▶ **What you need to do**
Locate the line that contains "panel turned half round." in the entries below, then repeat it and every following line through the line that contains "rack: two moulded", exactly, and no others.

--- Start of The records ---

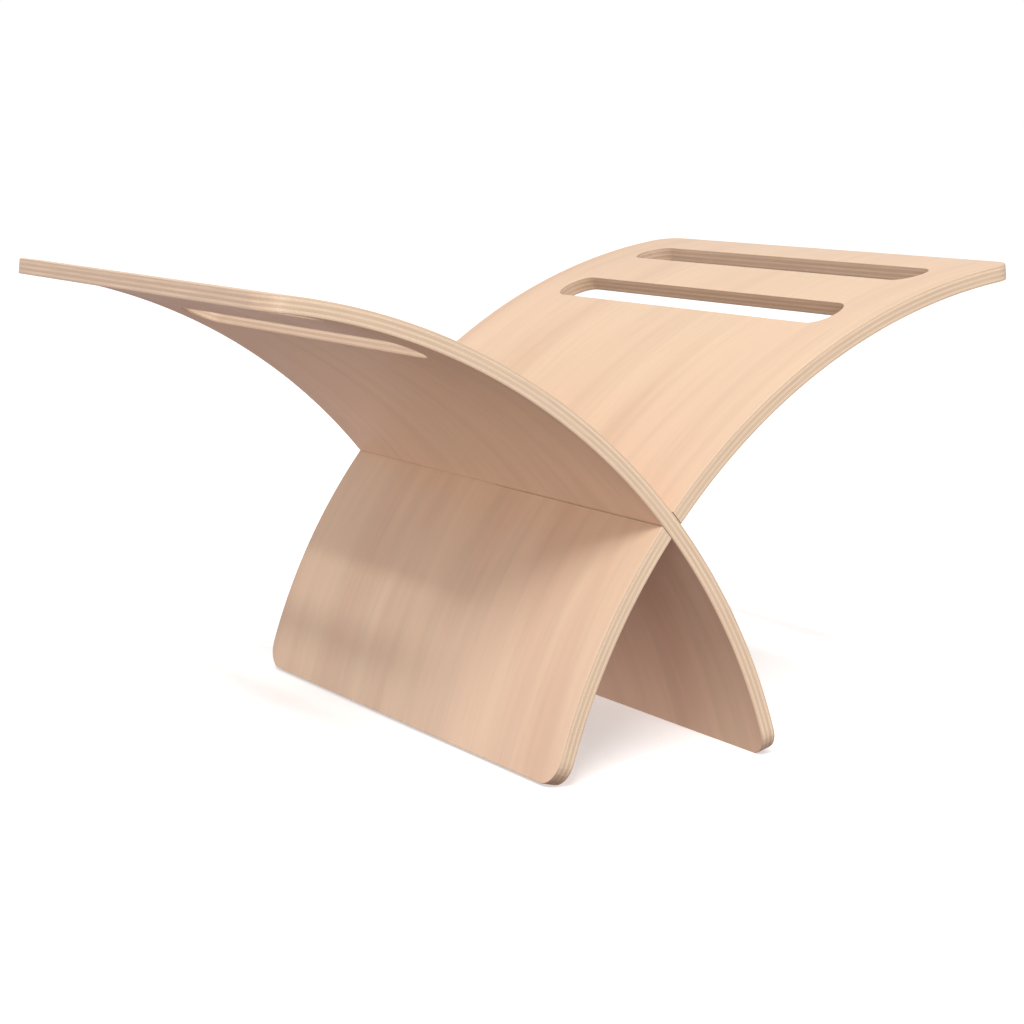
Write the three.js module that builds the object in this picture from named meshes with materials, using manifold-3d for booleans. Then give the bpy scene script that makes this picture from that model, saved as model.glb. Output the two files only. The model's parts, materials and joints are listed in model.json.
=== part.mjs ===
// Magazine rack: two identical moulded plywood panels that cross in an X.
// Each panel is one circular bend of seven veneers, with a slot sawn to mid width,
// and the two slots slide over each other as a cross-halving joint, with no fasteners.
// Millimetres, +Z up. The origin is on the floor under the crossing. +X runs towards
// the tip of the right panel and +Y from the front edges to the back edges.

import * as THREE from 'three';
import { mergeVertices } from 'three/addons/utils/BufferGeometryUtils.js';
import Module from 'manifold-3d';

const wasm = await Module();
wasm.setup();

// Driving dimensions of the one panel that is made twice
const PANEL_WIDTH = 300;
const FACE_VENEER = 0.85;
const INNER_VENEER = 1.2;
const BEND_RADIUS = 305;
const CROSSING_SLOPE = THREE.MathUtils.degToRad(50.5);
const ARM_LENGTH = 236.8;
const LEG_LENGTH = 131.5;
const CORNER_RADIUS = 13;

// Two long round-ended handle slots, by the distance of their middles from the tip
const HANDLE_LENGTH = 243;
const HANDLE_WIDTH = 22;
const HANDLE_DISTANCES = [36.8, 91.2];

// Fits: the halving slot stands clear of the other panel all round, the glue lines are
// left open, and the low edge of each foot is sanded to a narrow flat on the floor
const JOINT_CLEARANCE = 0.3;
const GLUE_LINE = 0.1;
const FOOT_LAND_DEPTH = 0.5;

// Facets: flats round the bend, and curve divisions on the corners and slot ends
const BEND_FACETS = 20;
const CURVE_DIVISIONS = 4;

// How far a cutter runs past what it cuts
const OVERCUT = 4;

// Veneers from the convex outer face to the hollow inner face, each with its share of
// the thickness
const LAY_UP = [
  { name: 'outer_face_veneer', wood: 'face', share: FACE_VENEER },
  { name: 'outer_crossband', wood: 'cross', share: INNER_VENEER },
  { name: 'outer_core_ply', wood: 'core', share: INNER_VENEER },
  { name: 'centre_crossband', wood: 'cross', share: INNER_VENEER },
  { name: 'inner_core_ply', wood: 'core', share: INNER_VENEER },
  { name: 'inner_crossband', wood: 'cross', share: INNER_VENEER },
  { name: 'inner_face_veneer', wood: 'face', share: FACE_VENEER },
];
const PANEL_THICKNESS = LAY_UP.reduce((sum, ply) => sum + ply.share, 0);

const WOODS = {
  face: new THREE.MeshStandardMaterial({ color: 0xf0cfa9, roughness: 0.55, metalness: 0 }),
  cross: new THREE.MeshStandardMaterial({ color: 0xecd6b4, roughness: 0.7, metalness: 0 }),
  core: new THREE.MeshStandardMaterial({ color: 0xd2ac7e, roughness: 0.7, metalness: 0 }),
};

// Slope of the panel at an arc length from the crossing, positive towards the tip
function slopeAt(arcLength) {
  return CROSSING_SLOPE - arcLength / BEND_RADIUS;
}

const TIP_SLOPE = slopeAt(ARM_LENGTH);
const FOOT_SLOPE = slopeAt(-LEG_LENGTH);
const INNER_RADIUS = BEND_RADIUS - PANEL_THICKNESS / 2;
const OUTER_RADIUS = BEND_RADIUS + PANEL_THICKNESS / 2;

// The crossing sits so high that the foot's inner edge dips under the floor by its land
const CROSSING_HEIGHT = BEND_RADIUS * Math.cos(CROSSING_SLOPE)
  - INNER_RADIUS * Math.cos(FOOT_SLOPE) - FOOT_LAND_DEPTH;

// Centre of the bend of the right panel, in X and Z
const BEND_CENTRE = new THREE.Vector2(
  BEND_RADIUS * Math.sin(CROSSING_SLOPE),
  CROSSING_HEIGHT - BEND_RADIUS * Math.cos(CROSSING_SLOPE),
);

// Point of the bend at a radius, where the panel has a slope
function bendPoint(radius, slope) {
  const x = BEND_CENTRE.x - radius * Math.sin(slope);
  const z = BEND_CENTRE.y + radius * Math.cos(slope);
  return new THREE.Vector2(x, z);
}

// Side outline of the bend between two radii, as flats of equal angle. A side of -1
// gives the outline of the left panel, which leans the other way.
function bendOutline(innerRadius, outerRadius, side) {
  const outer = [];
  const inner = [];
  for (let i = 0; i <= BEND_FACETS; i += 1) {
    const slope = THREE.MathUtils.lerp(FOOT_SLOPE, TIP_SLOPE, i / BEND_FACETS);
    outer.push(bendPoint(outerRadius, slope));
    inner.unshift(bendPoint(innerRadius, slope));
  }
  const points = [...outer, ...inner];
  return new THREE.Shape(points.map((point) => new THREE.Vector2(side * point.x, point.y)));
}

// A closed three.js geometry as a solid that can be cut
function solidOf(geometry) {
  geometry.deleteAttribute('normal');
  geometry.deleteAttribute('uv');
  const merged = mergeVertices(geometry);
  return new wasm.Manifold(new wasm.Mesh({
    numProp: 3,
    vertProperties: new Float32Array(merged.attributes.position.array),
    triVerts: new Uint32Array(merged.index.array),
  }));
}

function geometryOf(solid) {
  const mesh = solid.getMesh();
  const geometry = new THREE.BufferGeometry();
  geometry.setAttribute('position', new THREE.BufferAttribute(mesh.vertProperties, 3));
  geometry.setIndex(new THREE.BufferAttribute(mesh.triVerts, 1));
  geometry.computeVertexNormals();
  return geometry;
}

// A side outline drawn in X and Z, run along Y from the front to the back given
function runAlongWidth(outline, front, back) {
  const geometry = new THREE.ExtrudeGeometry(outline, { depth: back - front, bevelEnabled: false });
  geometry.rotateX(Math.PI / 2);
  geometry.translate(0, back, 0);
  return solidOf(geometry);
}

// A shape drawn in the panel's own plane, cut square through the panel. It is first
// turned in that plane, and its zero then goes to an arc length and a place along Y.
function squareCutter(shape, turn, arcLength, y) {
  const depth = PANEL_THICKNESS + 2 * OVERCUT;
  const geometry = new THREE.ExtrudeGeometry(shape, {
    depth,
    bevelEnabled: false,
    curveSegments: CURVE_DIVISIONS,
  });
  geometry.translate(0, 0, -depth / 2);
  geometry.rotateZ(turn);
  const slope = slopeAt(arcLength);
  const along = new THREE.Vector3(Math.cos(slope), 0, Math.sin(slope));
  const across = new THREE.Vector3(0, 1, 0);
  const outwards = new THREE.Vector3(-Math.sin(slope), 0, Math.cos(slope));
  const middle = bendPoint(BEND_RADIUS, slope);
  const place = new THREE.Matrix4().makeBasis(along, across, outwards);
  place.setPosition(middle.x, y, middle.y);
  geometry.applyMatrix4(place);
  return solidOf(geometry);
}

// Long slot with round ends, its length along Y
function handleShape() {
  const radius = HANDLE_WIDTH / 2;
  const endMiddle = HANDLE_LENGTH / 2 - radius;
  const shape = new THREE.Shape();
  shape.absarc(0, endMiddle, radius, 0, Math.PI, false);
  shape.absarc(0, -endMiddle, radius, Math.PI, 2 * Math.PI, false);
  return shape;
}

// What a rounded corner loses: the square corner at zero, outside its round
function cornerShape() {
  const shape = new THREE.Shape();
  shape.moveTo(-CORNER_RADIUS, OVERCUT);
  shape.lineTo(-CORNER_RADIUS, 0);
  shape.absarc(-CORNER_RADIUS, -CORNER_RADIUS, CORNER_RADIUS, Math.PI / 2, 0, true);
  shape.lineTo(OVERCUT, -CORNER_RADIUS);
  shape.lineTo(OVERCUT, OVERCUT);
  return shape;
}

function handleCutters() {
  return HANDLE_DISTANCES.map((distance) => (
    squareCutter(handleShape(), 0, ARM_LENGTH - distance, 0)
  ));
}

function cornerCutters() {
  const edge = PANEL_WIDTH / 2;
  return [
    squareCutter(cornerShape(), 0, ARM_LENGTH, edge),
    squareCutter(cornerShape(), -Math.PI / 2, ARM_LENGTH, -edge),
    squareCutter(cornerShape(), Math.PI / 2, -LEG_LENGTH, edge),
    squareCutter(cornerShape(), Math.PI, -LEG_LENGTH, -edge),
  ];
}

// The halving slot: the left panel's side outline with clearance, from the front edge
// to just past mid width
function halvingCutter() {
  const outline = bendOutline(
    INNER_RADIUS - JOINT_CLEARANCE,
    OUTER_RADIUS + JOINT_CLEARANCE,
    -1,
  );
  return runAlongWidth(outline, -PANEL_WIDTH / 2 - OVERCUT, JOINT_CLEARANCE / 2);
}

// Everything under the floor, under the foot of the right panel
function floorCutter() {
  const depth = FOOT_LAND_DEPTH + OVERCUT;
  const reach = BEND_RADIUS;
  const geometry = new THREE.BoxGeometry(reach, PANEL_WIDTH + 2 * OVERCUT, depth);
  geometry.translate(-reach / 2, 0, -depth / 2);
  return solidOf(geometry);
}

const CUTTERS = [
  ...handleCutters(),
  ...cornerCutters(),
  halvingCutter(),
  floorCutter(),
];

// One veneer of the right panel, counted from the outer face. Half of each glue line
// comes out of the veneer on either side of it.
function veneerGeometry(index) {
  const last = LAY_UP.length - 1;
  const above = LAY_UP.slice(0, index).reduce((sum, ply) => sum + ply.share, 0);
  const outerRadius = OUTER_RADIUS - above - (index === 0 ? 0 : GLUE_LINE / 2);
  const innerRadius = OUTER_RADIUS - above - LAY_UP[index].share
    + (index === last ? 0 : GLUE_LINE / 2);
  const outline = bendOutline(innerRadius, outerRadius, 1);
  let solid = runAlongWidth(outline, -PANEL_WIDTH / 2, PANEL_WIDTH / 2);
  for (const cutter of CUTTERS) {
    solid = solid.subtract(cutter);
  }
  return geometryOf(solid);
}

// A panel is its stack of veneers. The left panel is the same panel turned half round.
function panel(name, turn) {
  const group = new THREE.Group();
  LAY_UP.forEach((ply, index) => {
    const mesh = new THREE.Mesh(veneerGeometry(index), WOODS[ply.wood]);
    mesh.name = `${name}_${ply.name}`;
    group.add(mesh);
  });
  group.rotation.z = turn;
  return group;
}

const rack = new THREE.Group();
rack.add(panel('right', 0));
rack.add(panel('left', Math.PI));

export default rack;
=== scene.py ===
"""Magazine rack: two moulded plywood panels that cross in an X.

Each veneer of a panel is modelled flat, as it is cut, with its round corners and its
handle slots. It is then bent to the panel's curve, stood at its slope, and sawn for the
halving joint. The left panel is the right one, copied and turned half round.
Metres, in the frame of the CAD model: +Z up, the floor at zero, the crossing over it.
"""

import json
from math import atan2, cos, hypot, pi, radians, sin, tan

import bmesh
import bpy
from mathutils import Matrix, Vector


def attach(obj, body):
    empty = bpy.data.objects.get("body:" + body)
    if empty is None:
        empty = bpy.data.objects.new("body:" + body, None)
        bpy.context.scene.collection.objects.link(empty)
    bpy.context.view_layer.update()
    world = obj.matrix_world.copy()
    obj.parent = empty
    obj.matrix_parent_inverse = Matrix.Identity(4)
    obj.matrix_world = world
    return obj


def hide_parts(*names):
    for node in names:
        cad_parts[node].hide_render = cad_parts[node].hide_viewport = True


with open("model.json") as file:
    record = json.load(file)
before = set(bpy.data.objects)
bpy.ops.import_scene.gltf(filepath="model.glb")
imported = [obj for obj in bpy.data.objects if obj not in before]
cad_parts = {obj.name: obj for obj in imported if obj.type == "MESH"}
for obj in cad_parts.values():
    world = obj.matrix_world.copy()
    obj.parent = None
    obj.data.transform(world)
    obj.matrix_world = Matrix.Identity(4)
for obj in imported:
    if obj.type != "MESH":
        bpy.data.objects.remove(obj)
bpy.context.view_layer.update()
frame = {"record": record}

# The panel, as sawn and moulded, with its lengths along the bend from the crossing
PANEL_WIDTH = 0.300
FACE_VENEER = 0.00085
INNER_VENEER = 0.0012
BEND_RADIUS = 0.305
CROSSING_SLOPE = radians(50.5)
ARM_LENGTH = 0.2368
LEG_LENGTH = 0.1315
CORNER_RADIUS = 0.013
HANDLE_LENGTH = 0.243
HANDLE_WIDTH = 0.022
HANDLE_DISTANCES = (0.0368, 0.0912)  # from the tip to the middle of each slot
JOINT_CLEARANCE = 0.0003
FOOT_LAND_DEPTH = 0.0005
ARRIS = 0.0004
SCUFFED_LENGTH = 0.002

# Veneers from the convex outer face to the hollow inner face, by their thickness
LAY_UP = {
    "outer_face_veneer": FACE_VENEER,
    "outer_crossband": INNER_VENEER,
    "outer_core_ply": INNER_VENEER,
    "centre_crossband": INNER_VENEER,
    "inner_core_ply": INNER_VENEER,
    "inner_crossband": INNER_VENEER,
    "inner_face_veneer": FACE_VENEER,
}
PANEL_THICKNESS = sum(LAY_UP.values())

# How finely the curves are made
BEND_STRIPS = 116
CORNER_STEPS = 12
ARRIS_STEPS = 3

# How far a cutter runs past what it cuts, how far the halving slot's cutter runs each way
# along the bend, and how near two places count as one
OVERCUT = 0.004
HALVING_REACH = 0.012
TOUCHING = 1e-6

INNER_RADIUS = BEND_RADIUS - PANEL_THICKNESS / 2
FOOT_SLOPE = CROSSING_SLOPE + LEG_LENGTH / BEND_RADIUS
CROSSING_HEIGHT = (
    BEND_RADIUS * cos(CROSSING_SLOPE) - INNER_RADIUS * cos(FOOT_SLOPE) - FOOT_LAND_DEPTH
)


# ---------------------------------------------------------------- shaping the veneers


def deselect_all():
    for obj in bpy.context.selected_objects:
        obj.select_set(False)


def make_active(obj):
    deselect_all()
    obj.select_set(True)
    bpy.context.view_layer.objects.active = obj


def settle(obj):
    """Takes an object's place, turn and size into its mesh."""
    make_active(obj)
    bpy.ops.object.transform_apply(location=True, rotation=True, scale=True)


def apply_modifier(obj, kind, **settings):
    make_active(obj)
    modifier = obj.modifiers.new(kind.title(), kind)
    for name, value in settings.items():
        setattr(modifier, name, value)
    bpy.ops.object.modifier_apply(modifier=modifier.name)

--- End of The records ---
--- Start of The records ---

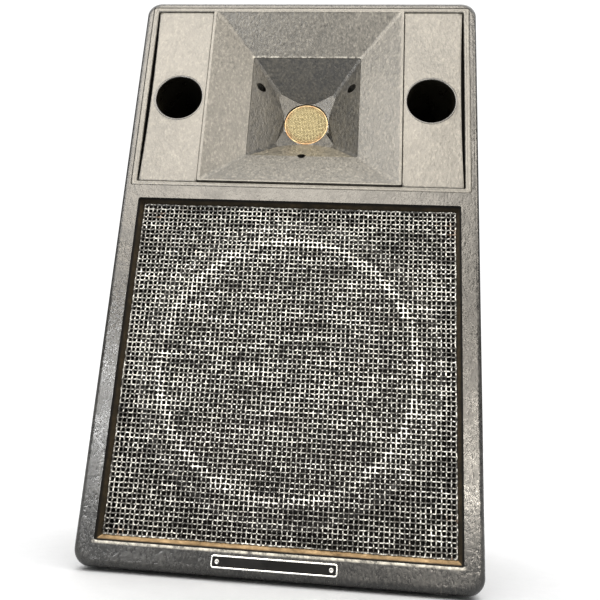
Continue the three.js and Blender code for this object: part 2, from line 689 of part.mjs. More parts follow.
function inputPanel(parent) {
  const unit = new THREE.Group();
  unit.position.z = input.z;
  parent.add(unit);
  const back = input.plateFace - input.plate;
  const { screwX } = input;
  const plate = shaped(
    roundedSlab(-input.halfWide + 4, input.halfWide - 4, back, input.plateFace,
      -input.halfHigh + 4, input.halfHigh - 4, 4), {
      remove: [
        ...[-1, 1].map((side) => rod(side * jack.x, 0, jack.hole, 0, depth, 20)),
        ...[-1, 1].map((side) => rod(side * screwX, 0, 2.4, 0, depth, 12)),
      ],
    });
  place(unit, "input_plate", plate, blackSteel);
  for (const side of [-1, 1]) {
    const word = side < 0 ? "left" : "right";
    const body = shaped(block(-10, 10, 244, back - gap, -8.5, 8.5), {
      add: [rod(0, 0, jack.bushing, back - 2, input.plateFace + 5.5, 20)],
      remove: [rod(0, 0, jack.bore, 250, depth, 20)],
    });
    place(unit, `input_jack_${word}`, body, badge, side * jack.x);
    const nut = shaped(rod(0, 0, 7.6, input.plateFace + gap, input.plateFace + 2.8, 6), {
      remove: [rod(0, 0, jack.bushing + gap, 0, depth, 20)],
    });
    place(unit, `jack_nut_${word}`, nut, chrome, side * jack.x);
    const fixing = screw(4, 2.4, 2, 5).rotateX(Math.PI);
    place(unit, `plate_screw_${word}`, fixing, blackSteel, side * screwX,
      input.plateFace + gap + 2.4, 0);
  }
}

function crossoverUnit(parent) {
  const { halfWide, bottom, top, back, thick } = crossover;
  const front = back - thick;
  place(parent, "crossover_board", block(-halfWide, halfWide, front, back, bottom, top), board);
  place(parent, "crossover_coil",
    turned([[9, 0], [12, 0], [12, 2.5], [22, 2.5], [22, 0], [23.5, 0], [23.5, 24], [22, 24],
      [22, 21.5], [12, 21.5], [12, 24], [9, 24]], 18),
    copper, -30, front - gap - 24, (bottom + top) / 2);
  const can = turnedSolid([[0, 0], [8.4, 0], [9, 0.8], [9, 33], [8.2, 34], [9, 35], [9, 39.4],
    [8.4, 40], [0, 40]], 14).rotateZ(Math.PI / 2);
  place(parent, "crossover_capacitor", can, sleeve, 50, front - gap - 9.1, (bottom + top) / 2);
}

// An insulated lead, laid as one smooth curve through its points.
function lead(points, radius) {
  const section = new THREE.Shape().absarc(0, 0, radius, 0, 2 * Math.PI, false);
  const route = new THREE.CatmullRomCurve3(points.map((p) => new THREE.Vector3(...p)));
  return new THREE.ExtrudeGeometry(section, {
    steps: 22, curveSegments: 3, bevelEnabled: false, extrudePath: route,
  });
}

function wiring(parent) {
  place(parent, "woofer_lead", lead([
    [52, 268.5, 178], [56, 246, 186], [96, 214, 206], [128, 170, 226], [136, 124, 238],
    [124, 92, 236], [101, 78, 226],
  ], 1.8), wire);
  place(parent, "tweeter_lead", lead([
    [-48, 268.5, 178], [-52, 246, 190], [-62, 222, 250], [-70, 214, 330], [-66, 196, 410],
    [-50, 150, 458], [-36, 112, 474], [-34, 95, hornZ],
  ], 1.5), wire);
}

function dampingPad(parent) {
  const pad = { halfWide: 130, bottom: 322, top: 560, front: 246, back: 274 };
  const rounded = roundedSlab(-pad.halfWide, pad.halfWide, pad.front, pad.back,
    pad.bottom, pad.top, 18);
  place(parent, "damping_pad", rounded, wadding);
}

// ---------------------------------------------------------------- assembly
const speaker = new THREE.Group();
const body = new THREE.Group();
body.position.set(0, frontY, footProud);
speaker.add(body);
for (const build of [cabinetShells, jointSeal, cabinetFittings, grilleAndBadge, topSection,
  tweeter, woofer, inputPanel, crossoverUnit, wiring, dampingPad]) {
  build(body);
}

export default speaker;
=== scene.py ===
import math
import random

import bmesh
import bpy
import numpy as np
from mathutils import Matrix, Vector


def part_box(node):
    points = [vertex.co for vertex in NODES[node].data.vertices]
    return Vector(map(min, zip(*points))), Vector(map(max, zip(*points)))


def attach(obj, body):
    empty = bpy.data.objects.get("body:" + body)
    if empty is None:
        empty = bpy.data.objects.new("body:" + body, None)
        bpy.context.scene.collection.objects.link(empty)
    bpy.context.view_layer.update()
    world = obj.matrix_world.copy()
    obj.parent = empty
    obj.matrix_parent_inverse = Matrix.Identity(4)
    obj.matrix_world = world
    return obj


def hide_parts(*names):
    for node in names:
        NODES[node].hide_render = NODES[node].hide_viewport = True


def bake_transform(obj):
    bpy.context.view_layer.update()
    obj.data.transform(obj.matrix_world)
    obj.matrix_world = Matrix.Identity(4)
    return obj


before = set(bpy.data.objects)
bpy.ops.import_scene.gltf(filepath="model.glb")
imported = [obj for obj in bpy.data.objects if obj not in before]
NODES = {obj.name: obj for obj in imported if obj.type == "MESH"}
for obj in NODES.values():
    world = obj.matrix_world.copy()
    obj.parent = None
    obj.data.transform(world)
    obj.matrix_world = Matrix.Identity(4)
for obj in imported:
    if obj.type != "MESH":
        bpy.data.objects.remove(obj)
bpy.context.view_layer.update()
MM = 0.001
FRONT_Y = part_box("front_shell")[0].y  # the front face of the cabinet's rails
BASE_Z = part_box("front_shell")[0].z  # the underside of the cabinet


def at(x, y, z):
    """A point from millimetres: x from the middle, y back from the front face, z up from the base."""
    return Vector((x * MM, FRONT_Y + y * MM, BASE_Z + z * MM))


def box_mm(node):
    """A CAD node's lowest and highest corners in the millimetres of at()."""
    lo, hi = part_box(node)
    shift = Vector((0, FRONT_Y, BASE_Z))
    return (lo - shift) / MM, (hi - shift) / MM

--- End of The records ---

▶ **The result**
// A panel is its stack of veneers. The left panel is the same panel turned half round.
function panel(name, turn) {
  const group = new THREE.Group();
  LAY_UP.forEach((ply, index) => {
    const mesh = new THREE.Mesh(veneerGeometry(index), WOODS[ply.wood]);
    mesh.name = `${name}_${ply.name}`;
    group.add(mesh);
  });
  group.rotation.z = turn;
  return group;
}

const rack = new THREE.Group();
rack.add(panel('right', 0));
rack.add(panel('left', Math.PI));

export default rack;
=== scene.py ===
"""Magazine rack: two moulded plywood panels that cross in an X.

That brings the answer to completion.